Still, McCain is not without options going forward on the economy. By the end of a rocky week – in which he initially expressed confidence in the soundness of the American economy before changing his tune – he struck a more populist tone. In a New York Times interview, he called for a limit on the compensation of executives at bailed-out firms. Obama has echoed that idea.

McCain can also still benefit from the seniority gap with Obama, who is 25 years his junior and has far less experience in national policy matters. While voters tend to say they prefer Obama when asked who is better equipped to handle the economy, he does not enjoy a commanding lead.

“McCain has to hope – and it’s not entirely out of the question – that he can take his image as a guy who can help you navigate through a crisis and make that apply to economic conditions,” says Norman Ornstein, a resident scholar at the American Enterprise Institute. “But when you look objectively at who he has relied on for economic advice – it’s CEOs like Carly Fiorina [former head of Hewlett Packard] and Meg Whitman [formerly of eBay], who are unequipped to deal with a crisis involving financial institutions, along with Phil Gramm, who he has distanced himself from.”

Former Senator Gramm was a key author of a 1999 financial deregulation law that is now being blamed for the excesses that brought Wall Street to the point of collapse. Gramm took grief earlier this year for saying that Americans had “sort of become a nation of whiners” over the economy.

For Obama’s part, the task is to look calm and presidential, and to stand near major economic eminences as often as possible. The recent photo op of Obama standing next to former Treasury Secretary Robert Rubin, former chairman of the Federal Reserve Paul Volcker, former Treasury Secretary Lawrence Summers, and Laura Tyson, former chair of President Clinton’s Council of Economic Advisers, has done as much as anything to project the sense that, if elected, an Obama administration would put the economy in battle-tested hands.

“I would try to superglue Bob Rubin to my side for the next six weeks, if I were him,” says Mr. Ornstein.
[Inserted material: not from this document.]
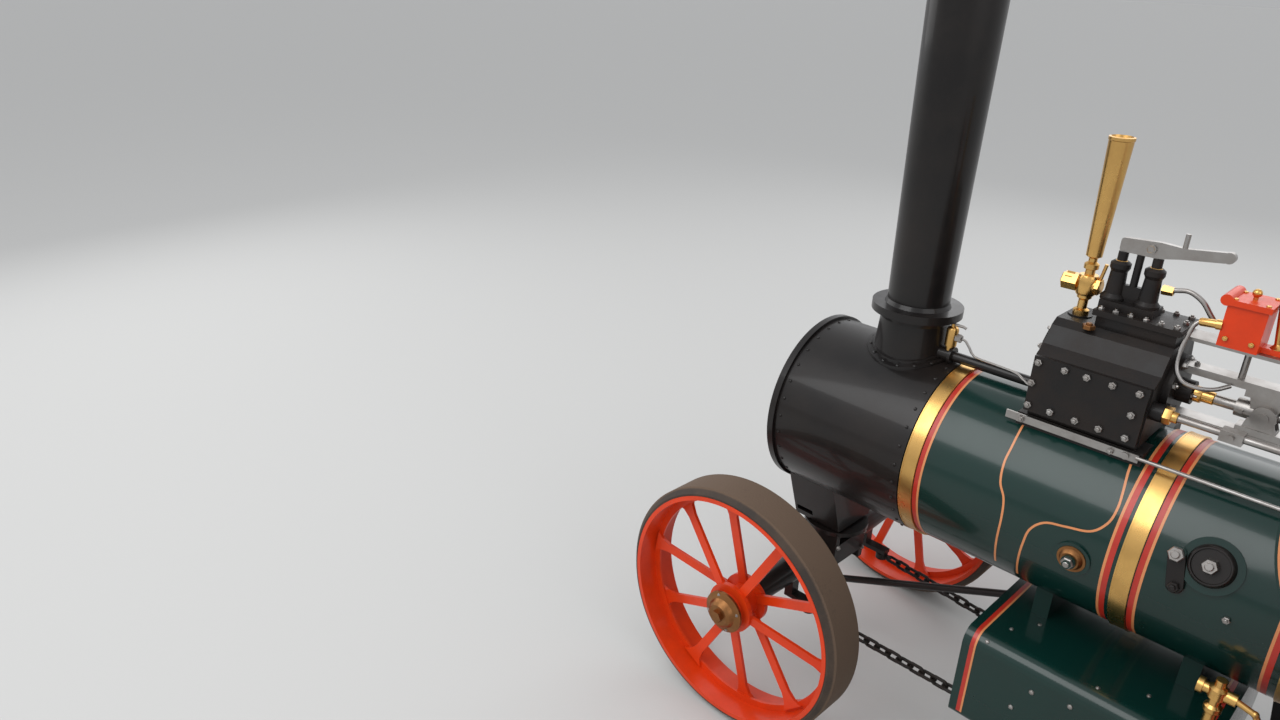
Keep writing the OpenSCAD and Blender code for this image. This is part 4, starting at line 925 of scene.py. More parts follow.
@dataclass
class BoilerDress(Dress):
    """Lining, clips and nuts on the lagged barrel, and stay ends on the firebox."""

    thin_line: float = 0.0038
    # back, width, colour
    hoops: tuple[tuple[float, float, Line], ...] = (
        (0.2592, 0.0085, Line.RED), (0.2656, 0.0042, Line.ORANGE),
        (0.6025, 0.0042, Line.ORANGE), (0.6092, 0.0090, Line.RED),
        (0.6535, 0.0085, Line.RED), (0.6600, 0.0042, Line.ORANGE),
        (0.8455, 0.0042, Line.ORANGE), (0.8519, 0.0085, Line.RED))
    # scrolled lines of the front and the rear panel: back, height
    curves: tuple[Pairs, ...] = (
        ((0.398, 0.768), (0.4005, 0.727), (0.4005, 0.700), (0.407, 0.669), (0.421, 0.645), (0.426, 0.610),
         (0.424, 0.560), (0.420, 0.500)),
        ((0.579, 0.766), (0.583, 0.748), (0.590, 0.722), (0.593, 0.698), (0.588, 0.673), (0.568, 0.651),
         (0.530, 0.642), (0.497, 0.634), (0.477, 0.612), (0.470, 0.578), (0.464, 0.530), (0.460, 0.490)))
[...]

Aside from adopting a more populist tone in recent days, McCain has also sought to reassert his image as a maverick. In an interview that aired Sunday on CBS’s “60 Minutes,” McCain said he would appoint Andrew Cuomo, the Democratic attorney general of New York State, to run the Securities and Exchange Commission. McCain also pledged to remove the political affairs office from the White House, a swipe at Bush and his political guru, Karl Rove, who prided themselves on running a permanent campaign from 1600 Pennsylvania Avenue.

Overall, the Realclearpolitics.com average of major polls shows Obama up by two percentage points, a gain from the postconvention period when McCain led by about the same amount. But two points is within the margin of error. A look at key swing states, many of which are in a dead heat, confirms that this race could go down to the wire, despite Obama’s advantages as the Democrat.